Monday, September 22, 2008

OK, so I'm a bookworm. As a kid, I'd regularly escape into my stories ~ to the point of bringing a book to the dining room table, or a flashlight to illumin the bedcovers. (Brat, ya.)

Nowdays I'm fortunate, in that my hubby is similarly smitten. It's not unusual for us to spend a good part of our weekends, each lost in the far-away. Worlds away, yet together.

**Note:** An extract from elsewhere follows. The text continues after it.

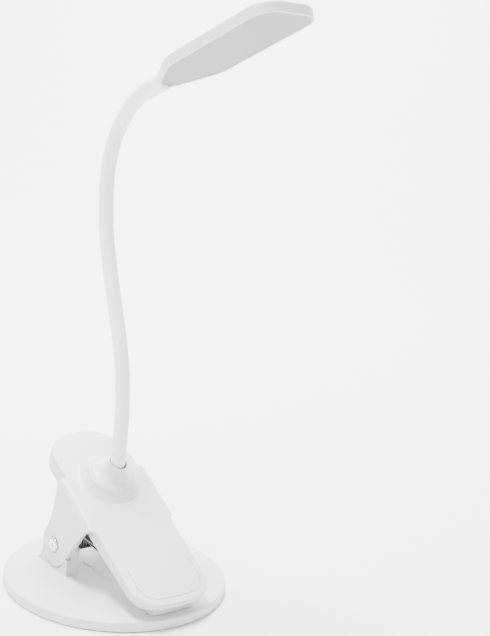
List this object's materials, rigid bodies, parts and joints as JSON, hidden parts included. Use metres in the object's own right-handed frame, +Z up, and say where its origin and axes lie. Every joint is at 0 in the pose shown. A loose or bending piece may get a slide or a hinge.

As I've grown and evolved, so have my preferences in authors and genres. (Well, duh!) While hubby has a naturally curious mind, he can thoroughly enjoy both a weepy Nicolas Sparks tome as well as hard-bitten Clive Cussler. On the other hand, if I can't visualize it ... can't feel it ... no thank you very much. In other words, I want my stories here-and-now; i.e., the last 25-30 years, set in the good old U S of A. (Narrow minded? Ya.) Could be why I never fathomed the necessity of history class?

Around, about my Danielle Steele phase, network television thought it a cute idea to produce made-for-TV movies based on several of her best sellers. Bleah. Then, color me DISAPPOINTED when the actor/actress in no way resembled the character I'd imagined. For example: Have you ever listened to a stranger via the telephone or radio, then been shocked when you saw them in person?

Of course, Hollywood got into the act, turning prose into worthy films. While I am not a big filmgoer, I've seen my share and, more often than not, wondered if the book's author felt raped. When succumbing to whatever carrots Hollywood dangled, did they ever consider (that) producers would take such liberties with their original content? (Think, "The Notebook.") If they didn't, well I felt righteously indignant on their behalf. Hrmph!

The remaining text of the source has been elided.